So I worte to the nice people at the NS&I office in Blackpool again and this time I asked them for my account number.

The letter came back today - it tells me what my account number is.

The letter also tells me that my premium bond has not won anything.

So thats 48 years that its been in the draw and its won nothing, nada, zip, zippo, nilch, fook.....all.

I knew I was unlucky, if I play the national lottery I get excited if I get one number on my ticket, when the national lottery first started I had this great plan to buy ten tickets and put every numer in the draw on them so that I was bound to win something, after all if you've got all the numbers on yoru tickets then you must win something mustn't you ?

The answer is no, I won fook.....all that day too, I had six of the ten tickets with one number on each.

But surely, surely if you enter a numer in a prize draw and leave that number in the prize draw for forty fookin eight fookin years then surely, for christ sake, surely you have to win something ???

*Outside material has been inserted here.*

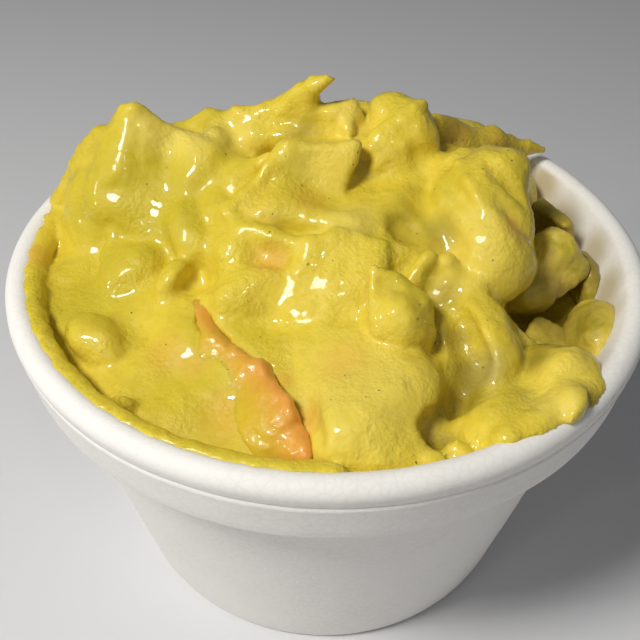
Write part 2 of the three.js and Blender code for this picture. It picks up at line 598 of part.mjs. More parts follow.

Even one pound would be a start, its cost me 60p in fookin stamps just to find out I've been conned for 48 years.

I wonder if the Guinness Book of World Records are interested in my feat ?

"The worlds unluckiest raffle ticket"

Yes, its a bit windy out there...

Following on from the "ITV News is sensationalist crap" shock, horror, dramatic revelation, we have high winds this morning in the UK.

"Big deal, so what, its January" I hear you say.

"Yes" I reply, "but these are, erm, big winds, rain, a smidgen of snow in the very far, far north of Scotland, terrible storms lashing the country, its not safe to go outside, lock your doors and windows and hide beneath the kitchen table..."

So says GMTV this morning.

GMTV, the morning tv franchise on the ITV channel has always led the way with sensationalist reporting and so it is with no suprise that we switch on this morning to find a whole plethora of reporters stood on seafronts and high streets in moderate wind and a bit of rain, trying to convince us that this weather is of armegedon proportions, "this wind", (reporter holds up wind meter as if to prove his case) "is gusting at nearly 70mph".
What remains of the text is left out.